The private and public sectors must coordinate better if the UK’s growth capital gap is to be closed. That is according to the Future of Growth report that has been produced by Deloitte, Innovate Finance and the ScaleUp Institute.

It recommends a National Growth Blueprint to fill the £15bn capital gap to fuel economic prosperity. In order for it to work, existing initiatives need to be expanded and accelerated, evolving where necessary to accommodate the current circumstances.

Industry, investors and the Business Action Council (BAC) have been involved in the research, which aims to set out a way for the UK to recover post-COVID-19. The report looks at ways to generate future prosperity through boosting regional economies, productivity, innovation and internationalism.

The growth capital gap stood at somewhere between £5bn-£10bn a year prior to the COVID-19 pandemic. The crisis has only made the situation worse and the gap has now reached £15bn, showing a big difference between demand and supply for growth capital.

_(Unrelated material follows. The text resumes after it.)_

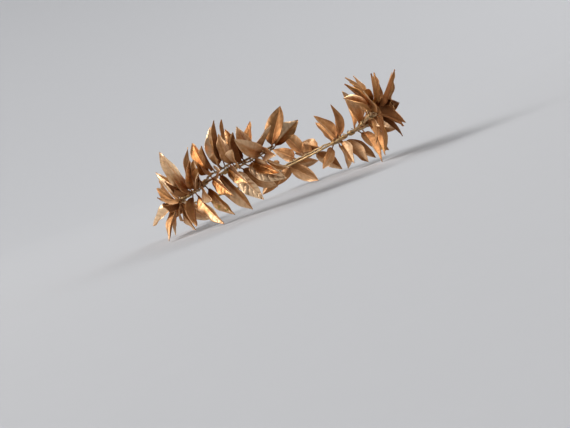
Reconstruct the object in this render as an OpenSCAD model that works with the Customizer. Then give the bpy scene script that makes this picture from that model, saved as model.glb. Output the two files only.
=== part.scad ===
// Laurel wreath crown: a bare wire band, open at the forehead, that carries five sprigs of
// leaves on each side. Each sprig is a twig tied along the band by a wire binding.
// Lengths are millimetres. It stands on Z = 0 as it rests by itself, with the wearer's
// front towards -Y and the wearer's right towards -X.

/* [Band] */
// Half of the widest width of the band, to the middle of its wire
band_half_w = 80; // [74:1:90]
// Depth of the band behind its widest place
band_back = 88; // [80:1:96]
// Depth that the band's front curve would reach ahead of its widest place
band_front = 115; // [108:1:124]
// Angle from the nape round to each front end, in degrees
band_end_deg = 146; // [143:1:149]
// Diameter of the band wire
band_wire_d = 1.8; // [1.4:0.1:2.2]

/* [Twigs] */
// Diameter of a twig at its tied end
twig_d = 1.6; // [1.4:0.1:2]
// Diameter of a twig at its growing end
twig_tip_d = 1.2; // [1.1:0.1:1.4]
// How far a growing twig leans away from the band, middle to middle
twig_lean = 4.2; // [3.9:0.1:5.5]
// Length of band over which a twig leans away
twig_lean_len = 8; // [6:0.5:12]
// Length of a twig that sticks out behind its binding
twig_stub = 2; // [1.5:0.5:4]

/* [Leaves] */
// Length of a full-size leaf blade
leaf_len = 34; // [28:1:38]
// Width of a full-size leaf blade, laid flat
leaf_w = 14.5; // [11:0.5:16]
// Length of the stalk between the twig and the blade
stalk_len = 3.4; // [2.6:0.2:4.4]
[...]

To help tackle the problem, the report has five specific recommendations to address the long-standing, structural problem of a lack of available capital for scaleup companies. They are:

  • Create a National Blueprint for Growth that facilitates a strategic joined-up approach to support and champion economic growth. It should be more consistent and cover all regions and sectors
  • Unlock institutional and corporate funding promptly by changing the legislation and organisation in the existing significant private sector capital, which could make inroads into closing the growth capital gap
  • Build up the British Business Bank (BBB) by increasing its regional presence with empowered decision making. This should be rolled out under a national framework and continue the developments of its products. The Scottish Investment Bank (SIB), Development Bank of Wales and Invest NI need to be onboard with this
  • Expand the remit of Innovate UK and its direct release of innovation capital to the most innovative, early stage and scaling businesses
  • Put a Future Opportunity Fund into action to develop various sectors and impact the investing potential of emerging, socially inclusive markets, including the carbon net-zero economy

Closing the growth funding gap is important to overcome several long-term structural issues that have impacted on scaleup growth. Addressing these could result in a ten to 20 per cent boost in business investment and a doubling of the number of scaleups in the UK.

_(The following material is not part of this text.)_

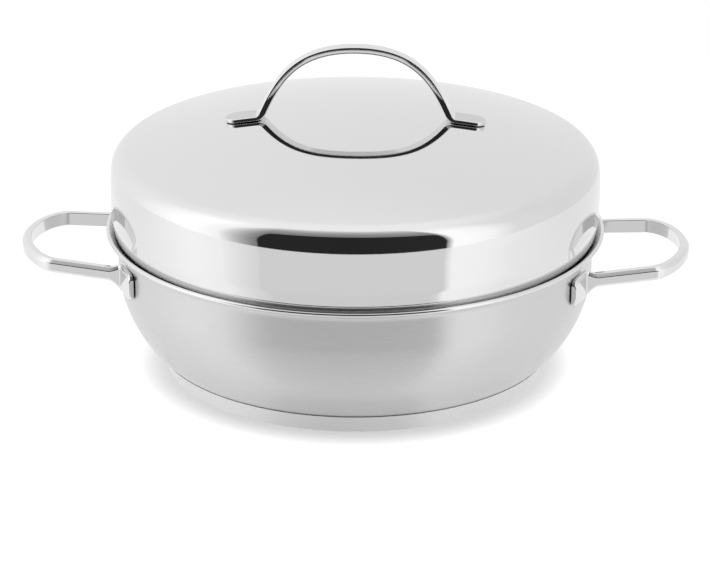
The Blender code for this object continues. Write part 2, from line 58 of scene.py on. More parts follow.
camera_data = bpy.data.cameras.new("camera")
camera_data.lens = CAMERA_LENS
camera_data.sensor_width = CAMERA_SENSOR
camera = bpy.data.objects.new("camera", camera_data)
bpy.context.scene.collection.objects.link(camera)
camera.matrix_world = (
    Matrix.Translation((CAMERA_DISTANCE * sin(CAMERA_SIDE), -CAMERA_DISTANCE * cos(CAMERA_SIDE),
                        CAMERA_HEIGHT))
    @ Matrix.Rotation(CAMERA_SIDE, 4, "Z")
    @ Matrix.Rotation(pi / 2 - CAMERA_DOWN, 4, "X")
    @ Matrix.Rotation(CAMERA_ROLL, 4, "Z"))
bpy.context.scene.camera = camera


# Table and light. The pan stands on a round white table in a white tent, with softboxes at its left
# and at its right front. The tent's open front is dark: it is the black band in the lid's shoulder.
TENT_TOP = 1.05               # brightness of its roof
TENT_ROOF = (radians(40), radians(75))    # between these heights the sides turn into the roof
# Brightness round its sides, by degrees from the front, left negative
ROUND_TENT = ((-180, 0.90), (-115, 1.02), (-80, 1.35), (-64, 1.15), (0, 1.05), (52, 1.26),
              (66, 1.15), (80, 0.90), (112, 0.85), (180, 0.90))
# The opening, on a flat front 1 m before the pan: half its width, its height, its corner radius
OPENING_HALF_WIDTH = 0.93
OPENING_HEIGHT = 1.07
OPENING_CORNER = 0.18
OPENING_EDGE = 0.02           # its edge fades over this much on both sides
OPENING_LEVEL = 0.022         # brightness in it
OPENING_SHADE = 0.20          # brightness of the cloth at its edge, which grows away from it
SHADE_LEFT = 1.0              # how fast it grows, per metre of that front
SHADE_RIGHT = 8.0
SHADE_TOP = 0.24
BARELY_AHEAD = 0.001          # the least forward part of a direction that meets that front
TABLE_RADIUS = 0.65
TABLE_SIDES = 128
TABLE_GLOW = 0.88             # what the camera sees on top of the light that falls on the table
TABLE_MIRRORED = ((0.12, 0.80), (0.40, 0.84))     # what steel sees: distance from the middle, light
TABLE_BEHIND = ((-0.20, 1.0), (0.10, 0.86))       # share of the farther light, from front to back
TABLE_SHINE = 0.28            # share of what steel sees that is the table's own gloss
CONTACT_REACH = 0.016         # the table is darker this near to the pan
CONTACT_SHADE = 0.60          # share of the glow left right against it
CONTACT_FULL = 0.35           # how open the table is there, where 1 is fully open
CONTACT_SAMPLES = 12


def linear(hex_colour):
    """An sRGB hex colour as linear RGBA."""
    channels = [int(hex_colour[i:i + 2], 16) / 255 for i in (1, 3, 5)]
    return (*[c / 12.92 if c <= 0.04045 else ((c + 0.055) / 1.055) ** 2.4 for c in channels], 1.0)


WHITE = linear("#ffffff")


def add_node(tree, kind, inputs=None, **settings):
    """A node with its settings, and its inputs set to a value or linked from a socket."""
    made = tree.nodes.new(kind)
    for key, value in settings.items():
        setattr(made, key, value)
    for socket, source in (inputs or {}).items():
        if isinstance(source, bpy.types.Node):
            source = source.outputs[0]
        if isinstance(source, bpy.types.NodeSocket):
            tree.links.new(source, made.inputs[socket])
        else:
            made.inputs[socket].default_value = source
    return made


world = bpy.data.worlds.new("white_tent")
bpy.context.scene.world = world
world.use_nodes = True
tent = world.node_tree
tent.nodes.clear()
way = add_node(tent, "ShaderNodeSeparateXYZ",
               {0: add_node(tent, "ShaderNodeTexCoord").outputs["Generated"]}).outputs
front = add_node(tent, "ShaderNodeMath", {0: way["Y"], 1: -1.0}, operation="MULTIPLY")
turn = add_node(tent, "ShaderNodeMath", {0: way["X"], 1: front}, operation="ARCTAN2")
share = add_node(tent, "ShaderNodeMapRange", {0: turn, 1: -pi, 2: pi, 3: 0.0, 4: 1.0})
sides = add_node(tent, "ShaderNodeValToRGB", {0: share})
ramp = sides.color_ramp
for index, (angle, level) in enumerate(ROUND_TENT):
    stop = ramp.elements[index] if index < 2 else ramp.elements.new(angle / 360 + 0.5)
    stop.position = angle / 360 + 0.5
    stop.color = (level, level, level, 1.0)
rise = add_node(tent, "ShaderNodeMath", {0: way["Z"]}, operation="ARCSINE")
roof = add_node(tent, "ShaderNodeMapRange",
                {0: rise, 1: TENT_ROOF[0], 2: TENT_ROOF[1], 3: 0.0, 4: 1.0},
                interpolation_type="SMOOTHSTEP")
cloth = add_node(tent, "ShaderNodeMix",
                 {0: roof, 6: sides, 7: (TENT_TOP, TENT_TOP, TENT_TOP, 1.0)}, data_type="RGBA")
ahead = add_node(tent, "ShaderNodeMath", {0: front, 1: BARELY_AHEAD}, operation="MAXIMUM")
across = add_node(tent, "ShaderNodeMath", {0: way["X"], 1: ahead}, operation="DIVIDE")
height = add_node(tent, "ShaderNodeMath", {0: way["Z"], 1: ahead}, operation="DIVIDE")
aside = add_node(tent, "ShaderNodeMath", {0: across}, operation="ABSOLUTE")
outside = []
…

Richard Kibble, UK head of banking at Deloitte, said: “No one can deny the widespread disruption caused by the COVID-19 pandemic. In the short and medium term, it’s vital that we find new ways to get the economy growing again.

“However, longer term it also represents a unique opportunity to reset some of the fundamental challenges the UK has faced for quite some time – regional levelling up, diversity, carbon emissions, unemployment – to name but a few.

“We believe therefore that COVID-19 should act as a catalyst for change. Now more than ever it is vital that businesses are encouraged to start and scale up to their full potential. After all, it could be a chance to create a positive and lasting legacy from the upheaval of this crisis.”